Tudo era Inglaterra e França,

e, em redor, versos latinos...

 

- lá se lhes foi a esperança!

- Mas segue com seus embargos.

(Quem porfia, sempre alcança...)

- Os argumentos são largos.

- Que tem luzes, ninguém nega,

- Mas são coisas da Fortuna,

que bem se sabe ser cega...

 

- Não lhe sendo a hora oportuna,

perder-se-á tudo que alega”.


a) Quais aspectos do Arcadismo aparecem nessa caracterização?

b) Em que medida o poema de Cecília Meireles contradiz esses aspectos?



Resolução

a) Ao descrever Tomás Antônio Gonzaga, o narrador de “Romanceiro da Inconfidência” o retrata explorando o contraste entre a imagem que ele projeta no presente com a que ele projetava no passado. Nessa caracterização, a voz narrativa mobiliza alguns aspectos do Arcadismo de modo a reconstituir a imagem do poeta. Um dos aspectos árcades mais evidentes é a referência aos “versos latinos” que remete à imitação que os poetas do século XVIII faziam da poesia clássica, especialmente da poesia latina; nessa referência, destaca-se o aspecto neoclássico do Arcadismo. Nesse sentido, a menção ao “desvelo de sua pastora terna” remete ao pastoralismo, isto é, a celebração da vida poética dos pastores, uma das convenções latinas presentes nessa estética. Pode-se também mencionar a referência a um gênero poético em voga no período – a lira – através das quais o pastor Dirceu celebrou sua amada Marília, impando-se, isto é, orgulhando-se de estar enamorado por ela. Por fim, outro aspecto a ser destacado é a filiação dos poetas árcades ao Iluminismo, o qual pode ser identificado na referência à Inglaterra e à França, países de onde emanavam ideias e princípios racionalistas que animaram os ideais celebrados por muitos dos poetas que se envolveram na Inconfidência mineira.
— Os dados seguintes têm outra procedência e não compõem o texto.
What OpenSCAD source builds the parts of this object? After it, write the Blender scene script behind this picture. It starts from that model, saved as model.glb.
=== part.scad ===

b) Um dos principais aspectos da poesia árcade é a celebração do ideal pastoril, que projeta a figura do pastor que vive uma vida simples na natureza, dedicando-se às artes e à poesia, como um modelo da vida amena, feliz e equilibrada. No poema apresentado, esse ideal é contrariado, visto que o poeta é apresentado de modo decadente, vítima dos infortúnios que sobre ele se abateram após ter sido preso, acusado de envolvimento com a Conjuração mineira. Assim, ele é um “mísero coitado” que, se se mirasse nas águas, veria um “ralo cabelo” e uma “murcha e pálida face”. Vitimado pelas injustiças, ele se encontra apartado de sua “pastora terna” que, impossibilitada de socorrê-lo na prisão, faz-se ausente dessa poesia. Essa ausência da amada contraria as convenções amorosas presentes na poesia do Arcadismo.
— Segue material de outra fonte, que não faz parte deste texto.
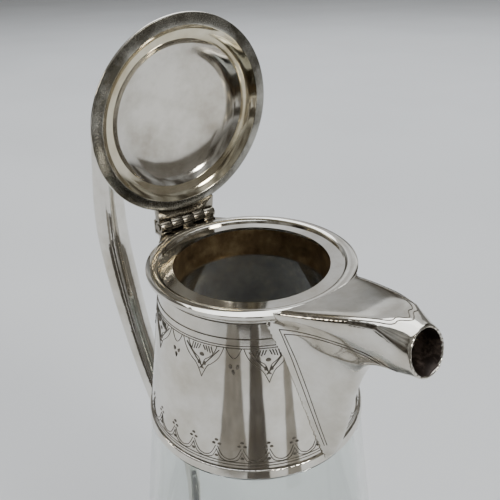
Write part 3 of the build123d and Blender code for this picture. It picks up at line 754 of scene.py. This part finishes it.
STRIP_END = 1.5
strip("cloth_strip_dark", -37, 0.10, 0.26, CLOTH_DARK)
strip("cloth_strip_grey", -60, 0.14, 0.28, CLOTH_GREY)
strip("cloth_strip_warm", -5, 0.06, 0.24, CLOTH_GREY)
card("card_left", -74, 0.26, 0.10, 0.62, CLOTH_DARK)
card("card_middle", -48, 0.16, 0.12, 0.60, CLOTH_DARK)
card("card_right", -20, 0.22, 0.11, 0.58, CLOTH_GREY)
card("card_lid", 30, 0.8, 0.5, 0.9, CLOTH_GREY)
print("strips and cards are laid out")

# %% [markdown]
# ## Room
# The room is a soft grey with darker and lighter upright bands, like walls, doorways and curtains.

# %% Room
world = bpy.data.worlds.new("soft_room")
bpy.context.scene.world = world
world.use_nodes = True
tree = world.node_tree
view = add(tree, "TexCoord").outputs["Generated"]
tall = add(tree, "Mapping", inputs={"Vector": view, "Scale": (2.6, 2.6, 0.7)}).outputs["Vector"]
bands = add(tree, "TexNoise", inputs={
    "Vector": tall, "Scale": 1.0, "Detail": 3.0, "Roughness": 0.55}).outputs["Fac"]
walls = ramp(tree, bands, [(0.38, "#3C3832"), (0.47, "#77736D"), (0.56, "#B4B6B6"), (0.66, "#F2F2F0")])
tree.links.new(walls, tree.nodes["Background"].inputs["Color"])
tree.nodes["Background"].inputs["Strength"].default_value = 0.62
print("room ready")


# %% Lights
def soft_light(name, place, target, size, power, tint, shape="SQUARE"):
    """An area light that faces target."""
    bpy.ops.object.light_add(type="AREA", location=place, rotation=aim(Vector(place), Vector(target), 0))
    light = bpy.context.object
    light.name = name
    light.data.shape = shape
    light.data.size = size
    light.data.energy = power
    light.data.color = colour(tint)[:3]
    return light


MIDDLE = (0, 0, RIM_Z)
soft_light("overhead", (-0.6, 0.7, 2.6), (-0.2, 0.3, 0), 3.0, 92, "#F6FAFF")
soft_light("lamp_front", (1.0, 0.18, RIM_Z + 0.52), MIDDLE, 0.26, 5, "#FFFDF6", "DISK")
soft_light("window_back", (-1.2, 1.5, 1.5), MIDDLE, 1.8, 6, "#F8FBFF")
soft_light("window_left", (-0.9, -1.2, 0.9), MIDDLE, 0.5, 6, "#FFF6E8")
Outro aspecto árcade contrariado nesse romance é a crença na superioridade da razão. O narrador afirma que o poeta “tem luzes”, ou seja, ele possui o conhecimento e se orienta pela razão, presente na fundamentação de seus embargos de defesa contra as acusações. No entanto, a voz narrativa coloca em dúvida o poder da razão frente às injustiças. Por mais que o acusado argumente racionalmente, ele está sujeito ao acaso da “Fortuna, que bem se sabe ser cega...”, isto é, seu destino está na mão do acaso e ele corre o risco de “não lhe sendo a hora oportuna, perder tudo que alega”.

Em suma, o poema, ao representar as desgraças de Tomás Antônio Gonzaga na prisão, contraria os princípios árcades, colocando em relevo os seus infortúnios e sua triste condição. Nesse sentido, as convenções que pautam a poesia do Arcadismo mostram-se insuficientes para retratar a nova situação do poeta.